Alwaght- Closure of Strait of Hormuz following the joint American-Israeli aggression against Iran has left Iraqi economy grappling with one of toughest shocks. This vital bottleneck, through which over 20 million oil barrels cross to the global markets, was closed to the Iraqi oil exports all of a sudden. A country whose budget relies 90 percent on the oil revenues suddenly found itself in a strategic dead end for energy exports.
Before the crisis, Iraq was exporting roughly 3.4 million barrels of oil per day, most of it passing through the Port of Basra and the Strait of Hormuz. But once that international waterway was shut down, Iraq’s exports plummeted to less than one-third of their previous level within days, and production collapsed to around 1.3 million. Experts estimate daily losses at between $260 million and $280 million.
In response, the Iraqi government was forced to halt production at major fields including Rumaila and West Qurna 2, and offered customers discounts of up to $33 per barrel to sell whatever oil remained.
Unlike Persian Gulf monarchies such as Saudi Arabia, the UAE, and Qatar, Iraq had done little to reduce its dependence on the Strait of Hormuz before the closure. Years of foreign and internal wars had effectively robbed Iraq of any chance to invest in alternative infrastructure. But the moment the crisis hit, Baghdad realized it had virtually no backup route for its energy exports. That shock, it seems, has pushed Iraqi politicians to finally shelve old dreams of development via the Persian Gulf and seriously pursue alternative energy corridors. In response to the strait crisis, Iraq has now adopted a two-pronged strategy.
The first and most urgent track is reviving the old Kirkuk–Ceyhan pipeline to Turkey. After months of political wrangling between Baghdad and the Kurdistan Regional Government (KRG), the two sides struck a deal in mid-March 2026 and reactivated the northern route. The current goal is to boost its capacity to 770,000 barrels per day, roughly triple current levels. Meanwhile, overland truck exports via various routes have at times reached 350,000 barrels per day.
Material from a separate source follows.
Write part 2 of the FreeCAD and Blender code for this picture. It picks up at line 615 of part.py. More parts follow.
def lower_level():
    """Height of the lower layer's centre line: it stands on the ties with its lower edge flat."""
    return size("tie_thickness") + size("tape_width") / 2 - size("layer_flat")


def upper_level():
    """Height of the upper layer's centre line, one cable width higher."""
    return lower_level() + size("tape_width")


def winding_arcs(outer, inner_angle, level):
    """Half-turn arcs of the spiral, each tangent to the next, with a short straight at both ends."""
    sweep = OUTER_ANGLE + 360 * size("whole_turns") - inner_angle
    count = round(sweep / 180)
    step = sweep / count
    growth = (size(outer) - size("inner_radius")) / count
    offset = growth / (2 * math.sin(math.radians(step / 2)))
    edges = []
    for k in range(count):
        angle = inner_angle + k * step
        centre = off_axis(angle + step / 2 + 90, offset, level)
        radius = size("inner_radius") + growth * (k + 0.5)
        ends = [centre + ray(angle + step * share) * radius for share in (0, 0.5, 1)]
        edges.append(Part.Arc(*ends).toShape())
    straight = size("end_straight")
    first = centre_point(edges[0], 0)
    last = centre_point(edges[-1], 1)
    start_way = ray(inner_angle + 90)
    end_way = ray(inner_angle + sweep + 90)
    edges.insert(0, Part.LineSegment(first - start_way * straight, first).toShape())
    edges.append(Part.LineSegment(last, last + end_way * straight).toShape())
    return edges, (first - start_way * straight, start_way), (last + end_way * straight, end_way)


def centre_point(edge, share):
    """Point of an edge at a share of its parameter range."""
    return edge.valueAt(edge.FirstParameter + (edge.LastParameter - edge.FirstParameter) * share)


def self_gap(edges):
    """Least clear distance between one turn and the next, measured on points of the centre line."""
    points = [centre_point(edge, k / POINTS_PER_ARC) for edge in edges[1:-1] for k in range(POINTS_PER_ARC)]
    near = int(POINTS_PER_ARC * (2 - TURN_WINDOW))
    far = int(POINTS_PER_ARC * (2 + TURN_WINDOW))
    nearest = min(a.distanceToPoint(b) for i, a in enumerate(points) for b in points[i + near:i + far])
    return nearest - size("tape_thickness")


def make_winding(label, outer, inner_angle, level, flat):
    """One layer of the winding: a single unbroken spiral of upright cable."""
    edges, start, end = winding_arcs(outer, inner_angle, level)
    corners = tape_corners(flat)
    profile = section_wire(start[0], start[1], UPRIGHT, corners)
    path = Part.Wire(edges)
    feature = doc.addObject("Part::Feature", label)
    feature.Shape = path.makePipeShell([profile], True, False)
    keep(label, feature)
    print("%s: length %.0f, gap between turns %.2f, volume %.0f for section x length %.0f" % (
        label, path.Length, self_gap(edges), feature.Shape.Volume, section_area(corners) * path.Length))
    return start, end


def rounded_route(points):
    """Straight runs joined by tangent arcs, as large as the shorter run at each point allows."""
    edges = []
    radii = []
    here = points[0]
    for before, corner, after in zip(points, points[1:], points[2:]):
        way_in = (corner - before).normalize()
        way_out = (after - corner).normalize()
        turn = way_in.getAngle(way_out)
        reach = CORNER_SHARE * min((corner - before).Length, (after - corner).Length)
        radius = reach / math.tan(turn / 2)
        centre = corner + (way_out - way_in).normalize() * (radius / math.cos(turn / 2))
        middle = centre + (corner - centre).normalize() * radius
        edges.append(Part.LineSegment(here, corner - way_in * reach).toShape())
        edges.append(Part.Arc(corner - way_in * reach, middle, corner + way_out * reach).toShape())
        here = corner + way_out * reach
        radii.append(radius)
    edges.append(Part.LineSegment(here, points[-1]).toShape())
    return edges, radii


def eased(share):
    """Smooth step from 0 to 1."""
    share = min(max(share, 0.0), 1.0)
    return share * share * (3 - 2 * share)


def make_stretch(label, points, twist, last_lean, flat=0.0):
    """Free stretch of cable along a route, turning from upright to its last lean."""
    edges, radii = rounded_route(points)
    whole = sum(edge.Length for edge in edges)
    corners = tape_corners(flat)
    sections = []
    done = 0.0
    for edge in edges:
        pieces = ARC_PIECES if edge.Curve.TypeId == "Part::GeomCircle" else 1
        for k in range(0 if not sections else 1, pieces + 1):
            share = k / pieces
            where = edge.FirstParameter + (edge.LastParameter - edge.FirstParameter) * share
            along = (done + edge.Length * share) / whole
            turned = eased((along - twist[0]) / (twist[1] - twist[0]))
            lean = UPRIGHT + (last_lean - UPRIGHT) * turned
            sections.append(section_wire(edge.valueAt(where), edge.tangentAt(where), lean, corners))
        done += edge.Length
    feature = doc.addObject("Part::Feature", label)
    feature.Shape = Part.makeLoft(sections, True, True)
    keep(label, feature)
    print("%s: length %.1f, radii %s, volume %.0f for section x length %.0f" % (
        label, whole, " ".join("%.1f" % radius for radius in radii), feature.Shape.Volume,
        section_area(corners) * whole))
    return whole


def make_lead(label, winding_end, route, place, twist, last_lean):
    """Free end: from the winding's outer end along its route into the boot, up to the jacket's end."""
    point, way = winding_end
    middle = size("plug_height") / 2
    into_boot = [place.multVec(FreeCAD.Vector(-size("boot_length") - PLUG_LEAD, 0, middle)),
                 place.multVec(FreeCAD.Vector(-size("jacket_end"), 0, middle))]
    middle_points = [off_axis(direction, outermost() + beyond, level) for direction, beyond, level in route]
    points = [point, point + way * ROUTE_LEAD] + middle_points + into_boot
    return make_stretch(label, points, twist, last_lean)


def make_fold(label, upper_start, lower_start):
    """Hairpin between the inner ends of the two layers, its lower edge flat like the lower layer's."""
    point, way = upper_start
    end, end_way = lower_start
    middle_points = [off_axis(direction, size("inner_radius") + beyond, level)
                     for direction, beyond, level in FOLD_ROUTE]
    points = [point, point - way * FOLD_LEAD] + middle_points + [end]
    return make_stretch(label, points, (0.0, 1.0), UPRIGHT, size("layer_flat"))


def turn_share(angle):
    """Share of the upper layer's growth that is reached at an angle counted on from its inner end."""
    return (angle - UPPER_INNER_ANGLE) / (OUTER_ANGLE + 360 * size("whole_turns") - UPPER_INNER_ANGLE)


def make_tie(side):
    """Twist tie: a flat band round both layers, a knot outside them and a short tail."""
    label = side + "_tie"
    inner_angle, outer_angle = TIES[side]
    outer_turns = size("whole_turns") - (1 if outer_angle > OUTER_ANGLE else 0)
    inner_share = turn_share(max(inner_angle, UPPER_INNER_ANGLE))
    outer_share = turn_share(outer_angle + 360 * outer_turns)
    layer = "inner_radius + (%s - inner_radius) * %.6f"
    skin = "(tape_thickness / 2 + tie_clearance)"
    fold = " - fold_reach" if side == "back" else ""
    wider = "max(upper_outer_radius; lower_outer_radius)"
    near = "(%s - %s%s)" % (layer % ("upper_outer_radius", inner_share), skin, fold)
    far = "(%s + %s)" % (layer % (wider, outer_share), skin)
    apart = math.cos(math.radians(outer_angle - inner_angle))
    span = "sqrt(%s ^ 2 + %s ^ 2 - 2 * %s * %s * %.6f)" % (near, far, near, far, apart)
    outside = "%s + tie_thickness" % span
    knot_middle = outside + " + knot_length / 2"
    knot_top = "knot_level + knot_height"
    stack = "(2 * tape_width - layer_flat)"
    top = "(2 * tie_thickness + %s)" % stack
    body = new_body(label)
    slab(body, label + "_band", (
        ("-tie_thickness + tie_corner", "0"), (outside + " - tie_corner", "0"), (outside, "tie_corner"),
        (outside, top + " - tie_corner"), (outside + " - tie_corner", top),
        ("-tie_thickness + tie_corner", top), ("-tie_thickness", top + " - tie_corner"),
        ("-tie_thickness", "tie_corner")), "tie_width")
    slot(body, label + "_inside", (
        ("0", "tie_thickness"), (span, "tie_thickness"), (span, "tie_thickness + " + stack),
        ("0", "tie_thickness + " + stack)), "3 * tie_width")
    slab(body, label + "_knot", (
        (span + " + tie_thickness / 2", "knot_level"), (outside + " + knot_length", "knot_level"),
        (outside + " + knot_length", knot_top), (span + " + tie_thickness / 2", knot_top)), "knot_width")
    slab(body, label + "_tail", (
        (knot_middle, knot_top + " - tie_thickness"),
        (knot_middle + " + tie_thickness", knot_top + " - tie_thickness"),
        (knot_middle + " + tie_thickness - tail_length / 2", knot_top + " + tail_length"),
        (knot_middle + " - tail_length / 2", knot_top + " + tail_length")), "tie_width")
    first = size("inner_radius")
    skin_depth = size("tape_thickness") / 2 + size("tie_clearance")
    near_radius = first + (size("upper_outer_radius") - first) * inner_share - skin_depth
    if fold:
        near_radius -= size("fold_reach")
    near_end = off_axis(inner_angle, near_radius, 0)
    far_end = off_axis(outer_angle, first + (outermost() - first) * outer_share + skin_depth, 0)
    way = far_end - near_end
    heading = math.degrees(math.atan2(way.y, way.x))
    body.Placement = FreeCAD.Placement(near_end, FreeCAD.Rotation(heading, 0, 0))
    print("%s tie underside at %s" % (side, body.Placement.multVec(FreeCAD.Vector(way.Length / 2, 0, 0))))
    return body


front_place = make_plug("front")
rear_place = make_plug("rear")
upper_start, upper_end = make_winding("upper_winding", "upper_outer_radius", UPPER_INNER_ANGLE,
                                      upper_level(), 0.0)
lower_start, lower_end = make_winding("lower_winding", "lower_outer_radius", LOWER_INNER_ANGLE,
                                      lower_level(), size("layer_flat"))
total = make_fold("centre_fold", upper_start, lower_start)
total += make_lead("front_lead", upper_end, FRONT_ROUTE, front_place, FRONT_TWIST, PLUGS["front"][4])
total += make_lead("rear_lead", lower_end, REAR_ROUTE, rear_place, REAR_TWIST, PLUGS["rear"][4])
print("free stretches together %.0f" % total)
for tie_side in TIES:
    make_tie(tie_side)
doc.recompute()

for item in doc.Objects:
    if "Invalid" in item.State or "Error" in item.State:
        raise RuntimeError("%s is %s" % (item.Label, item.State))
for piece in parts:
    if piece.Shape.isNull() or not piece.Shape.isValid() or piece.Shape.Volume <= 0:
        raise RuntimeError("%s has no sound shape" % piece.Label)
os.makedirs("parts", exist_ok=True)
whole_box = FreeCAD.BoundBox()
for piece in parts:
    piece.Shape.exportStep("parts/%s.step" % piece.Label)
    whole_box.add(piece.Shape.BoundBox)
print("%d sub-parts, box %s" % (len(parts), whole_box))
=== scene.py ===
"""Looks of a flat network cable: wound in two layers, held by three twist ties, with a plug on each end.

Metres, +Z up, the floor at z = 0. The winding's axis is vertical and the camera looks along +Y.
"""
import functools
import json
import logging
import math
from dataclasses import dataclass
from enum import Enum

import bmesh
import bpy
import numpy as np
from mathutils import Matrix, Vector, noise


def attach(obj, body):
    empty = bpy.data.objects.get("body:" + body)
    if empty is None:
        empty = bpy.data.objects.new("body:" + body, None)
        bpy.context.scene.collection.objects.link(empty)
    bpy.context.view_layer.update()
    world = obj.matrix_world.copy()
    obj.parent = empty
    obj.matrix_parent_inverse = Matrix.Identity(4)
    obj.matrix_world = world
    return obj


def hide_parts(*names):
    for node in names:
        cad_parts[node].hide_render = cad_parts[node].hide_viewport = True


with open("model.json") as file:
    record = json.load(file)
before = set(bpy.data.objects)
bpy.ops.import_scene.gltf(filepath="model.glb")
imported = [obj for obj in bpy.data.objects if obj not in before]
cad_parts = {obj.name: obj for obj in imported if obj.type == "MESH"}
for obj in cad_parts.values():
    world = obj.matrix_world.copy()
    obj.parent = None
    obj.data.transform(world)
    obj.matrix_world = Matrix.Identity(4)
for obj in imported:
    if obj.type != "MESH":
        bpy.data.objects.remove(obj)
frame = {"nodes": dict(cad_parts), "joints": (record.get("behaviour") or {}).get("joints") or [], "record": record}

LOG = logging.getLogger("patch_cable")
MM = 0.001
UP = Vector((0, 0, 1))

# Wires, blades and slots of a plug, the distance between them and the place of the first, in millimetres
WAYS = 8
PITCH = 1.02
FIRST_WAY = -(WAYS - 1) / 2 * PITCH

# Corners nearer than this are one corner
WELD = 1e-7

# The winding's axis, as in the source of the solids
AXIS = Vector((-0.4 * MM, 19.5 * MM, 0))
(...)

The second track is more strategic, but also far more ambitious and expensive: building new, higher-capacity pipelines. Two major options are on the table.
First is the Basra–Ceyhan pipeline, effectively a new line from southern Iraq to Turkey’s Mediterranean coast proposed officially by Fatih Birol, executive director of the International Energy Agency, in mid-April 2026. In an interview with Hurriyet, Birol warned that “the vase has already been broken,” making it hard to fix the Hormuz route again. He called the project not a routine infrastructure initiative but a strategic necessity, for Iraq, for Turkey, and as a vital asset for Europe’s supply security.
The second option is an alternative east–west pipeline connecting Basra to Yanbu, a port on Saudi Arabia’s Red Sea coast. For now, this remains speculative. But it does offer certain advantages over the Turkish route.
Executing any of these plans would be an uphill battle for Baghdad. First, the trust deficit between Baghdad and Erbil remains unresolved, and exports through the northern route could halt at any moment. Second, the required investment for a new pipeline is estimated in the tens of billions of dollars and would take years, directly demanding a joint commitment from at least two countries. Third, political and security threats remain high. Iraq’s new prime minister faces one major political challenge above all and it is resolving the status of the country’s militias and integrating them into the national army. These forces have real operational capability, but also varying political loyalties, meaning each could end up advancing its own faction’s interests. That internal reality is fundamentally at odds with launching large-scale, strategic projects.
In the end, Iraq now seems to stand at a historic crossroads. Either it invests immediately in northern and western routes and gets on a path to reducing export risk, or it lets the new government get bogged down in internal political infighting, and loses the window for joint investment entirely.
Experience of the past three months shows that we should not be very much optimistic about the region restoring its calm in the short run. So, now that all Persian Gulf countries are seeking new energy corridors, the Iraqis are not seeing themselves no exception.